The highest-impact areas where agencies generate measurable returns are advertising efficiency, organic ranking improvement, and conversion rate optimization. Tighter campaign structures and better keyword management reduce wasted ad spend. Optimized listings improve both click-through and conversion rates, lifting organic rankings and reducing dependence on paid traffic. Better A+ Content and product images decrease return rates, which directly improves profitability.

Sellers should ask agencies to quantify their expected impact during the evaluation process. An agency that cannot articulate how they will generate returns beyond their fee is either inexperienced or relying on the seller not to ask.

Red Flags in Agency Pricing

Several pricing practices should raise concerns. Agencies that require long-term contracts of 12 months or more with no performance clauses are protecting themselves, not the client. Agencies that will not share access to advertising accounts or raw data are creating information asymmetry that benefits them. Agencies that quote based on revenue percentage without a cap create a structure where fees can become disproportionate to value as the business grows.
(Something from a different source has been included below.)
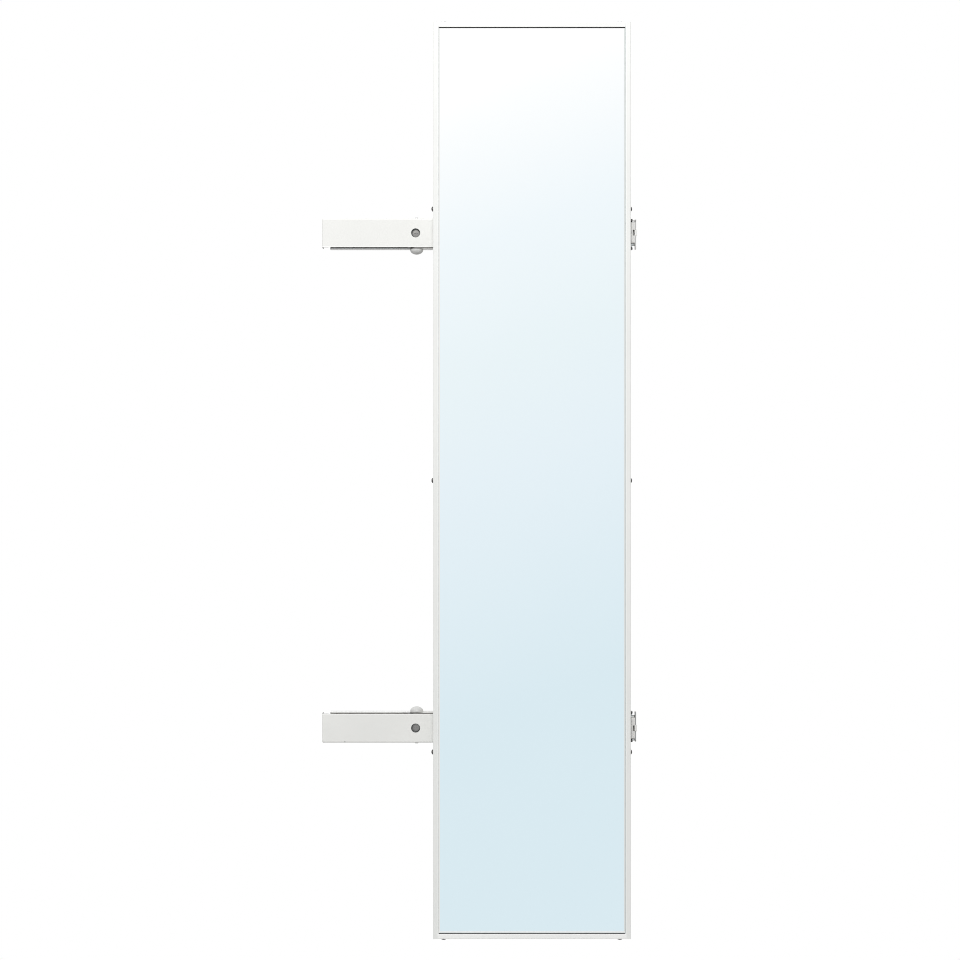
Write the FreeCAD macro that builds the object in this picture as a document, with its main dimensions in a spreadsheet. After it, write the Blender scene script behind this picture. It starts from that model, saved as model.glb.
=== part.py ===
import FreeCAD, Part
import math
import os
import Sketcher

# Pull out wardrobe mirror on two ball bearing slides, with a swing pivot.
#
# Frame: +X towards the back of the wardrobe, +Y into the wardrobe's side
# panel, +Z up. The side panel's face is Y = 0, and the origin is the centre of
# the four fixing holes in the outer rails. The mirror is shown stowed.
# The lower slide unit is the upper one mirrored in the plane Z = 0.

V = FreeCAD.Vector
ROT = FreeCAD.Rotation
doc = FreeCAD.newDocument("pull_out_mirror")
sheet = doc.addObject("Spreadsheet::Sheet", "dims")
ROW = [0]


class Q:
    """A number together with the sheet expression that gives it."""

    def __init__(self, text, value):
        self.t, self.v = text, value

    def _op(self, other, sign, swap=False):
        o = other if isinstance(other, Q) else Q(repr(float(other)), float(other))
        a, b = (o, self) if swap else (self, o)
        v = {"+": a.v + b.v, "-": a.v - b.v, "*": a.v * b.v}[sign] if sign != "/" else a.v / b.v
        return Q("(%s %s %s)" % (a.t, sign, b.t), v)

    def __add__(self, o):
        return self._op(o, "+")

    def __radd__(self, o):
        return self._op(o, "+", True)

    def __sub__(self, o):
        return self._op(o, "-")

    def __rsub__(self, o):
        return self._op(o, "-", True)

    def __mul__(self, o):
        return self._op(o, "*")

    def __rmul__(self, o):
        return self._op(o, "*", True)

    def __truediv__(self, o):
        return self._op(o, "/")

    def __neg__(self):
        return Q("(0 - %s)" % self.t, -self.v)


def dim(alias, value, note=""):
    ROW[0] += 1
    r = ROW[0]
    sheet.set("A%d" % r, alias)
    sheet.set("B%d" % r, "%g" % value)
    sheet.set("C%d" % r, note)
    sheet.setAlias("B%d" % r, alias)
    return Q("dims." + alias, float(value))


def num(x):
    return x.v if isinstance(x, Q) else float(x)


def bind(obj, prop, x):
    """Sets a property from a number or from the sheet."""
    if isinstance(x, Q):
        obj.setExpression(prop, x.t)


# ---------------------------------------------------------------- dimensions
slide_z = dim("slide_z", 368, "height of the upper slide's centre line")
hole_half = dim("fixing_hole_half_spacing", 176, "fixing holes, along the rail")
hole_r = dim("fixing_hole_radius", 3.25)

rail_front = dim("rail_front", -213)
rail_flange_back = dim("rail_flange_back", 238.7, "rear end of the outer rail's flanges")
rail_back = dim("rail_back", 244.2, "rear end of the outer rail's web")
rail_half = dim("rail_half_height", 22.85)
rail_deep = dim("rail_flange_depth", 12.1)
rail_t = dim("rail_sheet", 1.2)
rail_lip = dim("rail_lip_height", 2.95)
tab_t = dim("end_tab_thickness", 1.9)
tab_deep = dim("end_tab_depth", 10.0)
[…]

Transparency is the clearest indicator of a trustworthy agency. Agencies that openly explain their pricing logic, provide full data access, and tie their engagement terms to performance milestones are signaling confidence in their ability to deliver.

Conclusion

Amazon agency services are a significant investment, and understanding the true cost requires looking beyond the monthly fee. The right agency at the right price generates returns that far exceed its cost. The wrong agency at any price is an expense that compounds over time. Sellers who invest the effort to understand pricing models, evaluate scope and team composition, and demand transparency will find partners that deliver real value rather than just invoices.